Suspicions about the other side’s intentions also affected the U.S. approach toward PLA-Pentagon ties. Some Americans express concerns that the Chinese were using military exchanges to acquire U.S. defense secrets or, at a minimum, would exploit any knowledge they gained to enhance their military strength vis-à-vis the United States and its allies (especially Taiwan).

Chinese strategists also adhere to a strategic tradition that lauds deception as a means to confuse potential opponents and promote deterrence through uncertainty rather than by robust displays of military capacity. In addition, PLA leaders fear that improved defense transparency could provide U.S. military intelligence with revealing insights into the PLA’s defense vulnerabilities. Concealing China’s military assets and plans complicates foreign military efforts to identify potential PRC military targets or respond effectively to the PLA’s programs and strategies.

Unfortunately, not only does the PLA’s penchant for secrecy increase the risks misunderstanding and miscalculation, these uncertainties could also mislead China’s political leaders regarding their country’s real military capabilities and problems. For example, they might mistakenly consider new systems as fully operational and integrated into China’s military arsenal. In addition, defense managers could use the lack of transparency to conceal inadequacies within their units.

More generally, the PLA’s lack of openness alarms China’s neighbors, which encourages them to respond to their worst possible interpretations regarding the PLA’s capabilities and intentions by strengthening their own military capabilities.
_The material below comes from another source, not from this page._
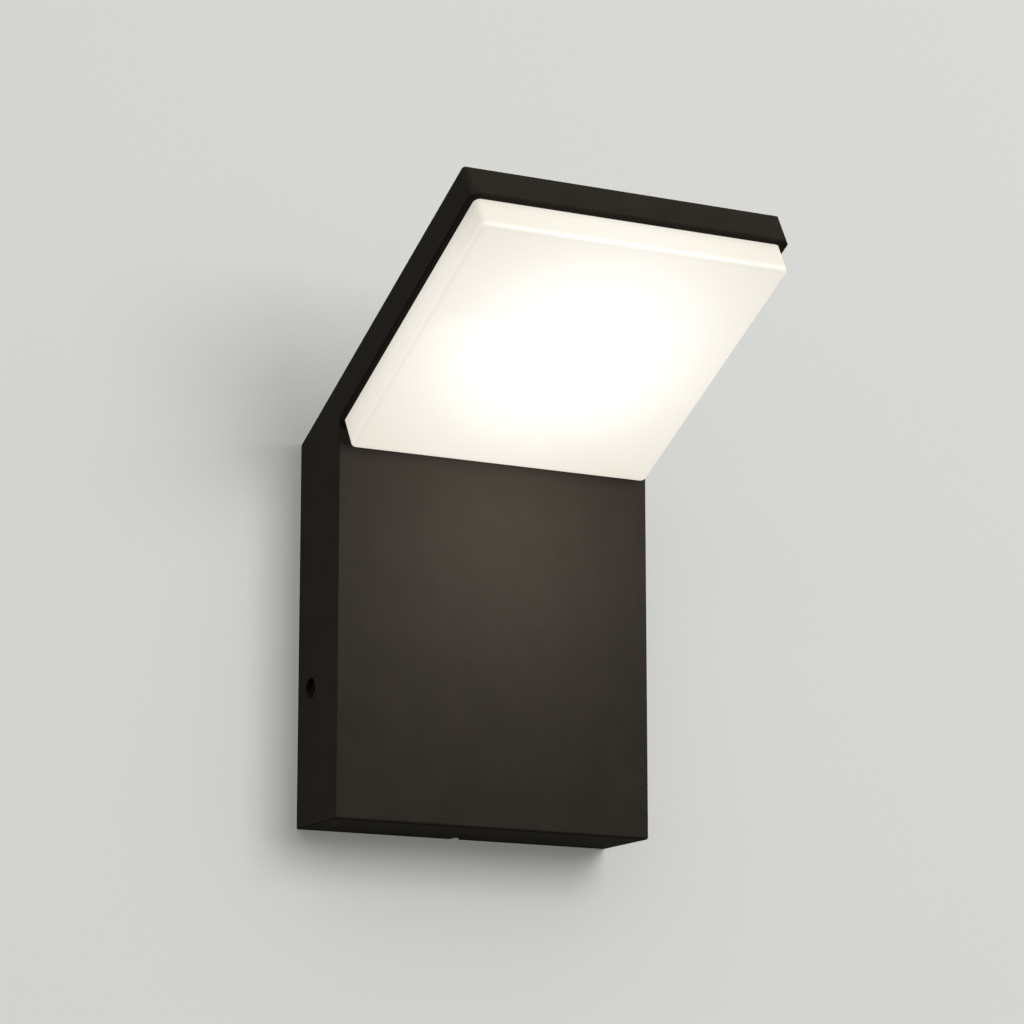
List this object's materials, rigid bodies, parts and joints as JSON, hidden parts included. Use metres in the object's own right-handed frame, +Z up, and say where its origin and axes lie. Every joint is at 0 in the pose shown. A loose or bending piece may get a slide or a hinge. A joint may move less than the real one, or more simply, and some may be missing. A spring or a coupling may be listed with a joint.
{
  "type": "wall lantern",
  "caption": "Outdoor wall light: a slim box with a fixed head leaning forward over it, an opal diffuser under the head, and side set screws that hold it to a wall plate.",
  "frame": {"origin": "on the wall plane, at the centre of the mounting plate behind its pad, half way between the two wall screw slots", "axes": "+Z up, +X to the right seen from the front, +Y into the wall; the lamp stands out along -Y"},
  "size_m": [0.115, 0.1276, 0.1924],
  "materials": {
    "casting": "matte powder coat, dark brown-black",
    "opal": "satin opal polycarbonate, lit from inside",
    "silicone": "translucent grey silicone",
    "black_rubber": "matte black rubber",
    "light_board": "white solder mask on aluminium",
    "led": "yellow phosphor, lit",
    "zinc_steel": "bright zinc plate",
    "black_steel": "black oxide",
    "nickel": "nickel plate on brass",
    "driver_plastic": "off-white moulded plastic",
    "circuit_board": "green laminate",
    "ferrite": "yellow tape over ferrite",
    "capacitor": "dark sleeve",
    "nylon": "natural nylon",
    "red_wire": "red insulation",
    "black_wire": "black insulation",
    "brown_wire": "brown insulation",
    "blue_wire": "blue insulation",
    "earth_wire": "green and yellow insulation"
  },
  "bodies": {
    "wall_plate": {"mounting_plate": "zinc_steel", "wall_pad": "black_rubber", "cable_grommet": "black_rubber"},
    "lamp": {"board_connector": "nylon", "board_lead_negative": "black_wire", "board_lead_positive": "red_wire", "board_screw_1": "zinc_steel", "board_screw_2": "zinc_steel", "board_screw_3": "zinc_steel", "board_screw_4": "zinc_steel", "clamp_screw_earth": "nickel", "clamp_screw_live": "nickel", "clamp_screw_neutral": "nickel", "diffuser": "opal", "diffuser_seal": "silicone", "driver_board": "circuit_board", "driver_capacitor": "capacitor", "driver_case": "driver_plastic", "driver_lid": "driver_plastic", "driver_screw_left": "zinc_steel", "driver_screw_right": "zinc_steel", "driver_transformer": "ferrite", "earth_lead": "earth_wire", "earth_lug": "nickel", "earth_screw": "nickel", "housing": "casting", "led_1": "led", "led_10": "led", "led_11": "led", "led_12": "led", "led_2": "led", "led_3": "led", "led_4": "led", "led_5": "led", "led_6": "led", "led_7": "led", "led_8": "led", "led_9": "led", "light_board": "light_board", "live_lead": "brown_wire", "neutral_lead": "blue_wire", "passage_bush": "black_rubber", "terminal_block": "nylon", "terminal_screw_left": "zinc_steel", "terminal_screw_right": "zinc_steel"},
    "set_screw_left": {"set_screw_left": "black_steel"},
    "set_screw_right": {"set_screw_right": "black_steel"}
  },
  "joints": [
    {"name": "lamp_off", "type": "slide", "parent": "wall_plate", "child": "lamp", "axis": [0, -1, 0], "range_m": [0, 0.045]},
    {"name": "set_screw_left_turn", "type": "hinge", "parent": "lamp", "child": "set_screw_left", "pos_m": [-0.0528, -0.0095, 0], "axis": [-1, 0, 0], "continuous": true},
    {"name": "set_screw_right_turn", "type": "hinge", "parent": "lamp", "child": "set_screw_right", "pos_m": [0.0528, -0.0095, 0], "axis": [1, 0, 0], "continuous": true}
  ]
}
If this occurs and provokes a reciprocal response from the PRC, East Asia could experience avoidable negative security spirals and regional arms races.

PLA leaders perceive that they have little incentive to reciprocate U.S. openness:

  • They likely presume that increased mutual defense transparency would disproportionately benefit the United States and other possible adversaries.
  • The DoD is already very transparent to outsiders about its policies and programs due to the demands of the U.S. Congress, the vigorous American news media, the U.S. practice of displaying military strength to deter challenges, and other factors.
  • In one area where the PRC would benefit more from military-to-military ties, technology transfers, the U.S. side has enacted restrictions, such as those in the FY2000 Defense Authorization Act, which limit the possible benefits to the PLA of increased engagement. It is likely that PRC cyber spies and other espionage operations are capturing some of these items already.
  • In addition, as the weaker military party, PLA leaders aim to rely on strategic and technological stealth and surprise to negate the conventional superiority of the U.S military in any direct armed conflict.
  • Finally, the unshakable commitment of U.S. administration to selling arms to Taiwan makes evident that the PLA could not hope to discourage future U.S. weapons transfers to Taipei through better ties with the DoD.  Yet, they might well hope that shifting strategic relationships might lead to such an outcome regardless of the state of PRC-U.S. defense ties.

Solving the reciprocity problem will require overcoming many of these underlying factors that prompt the PLA to limit what it conscientiously shows and tells the Pentagon.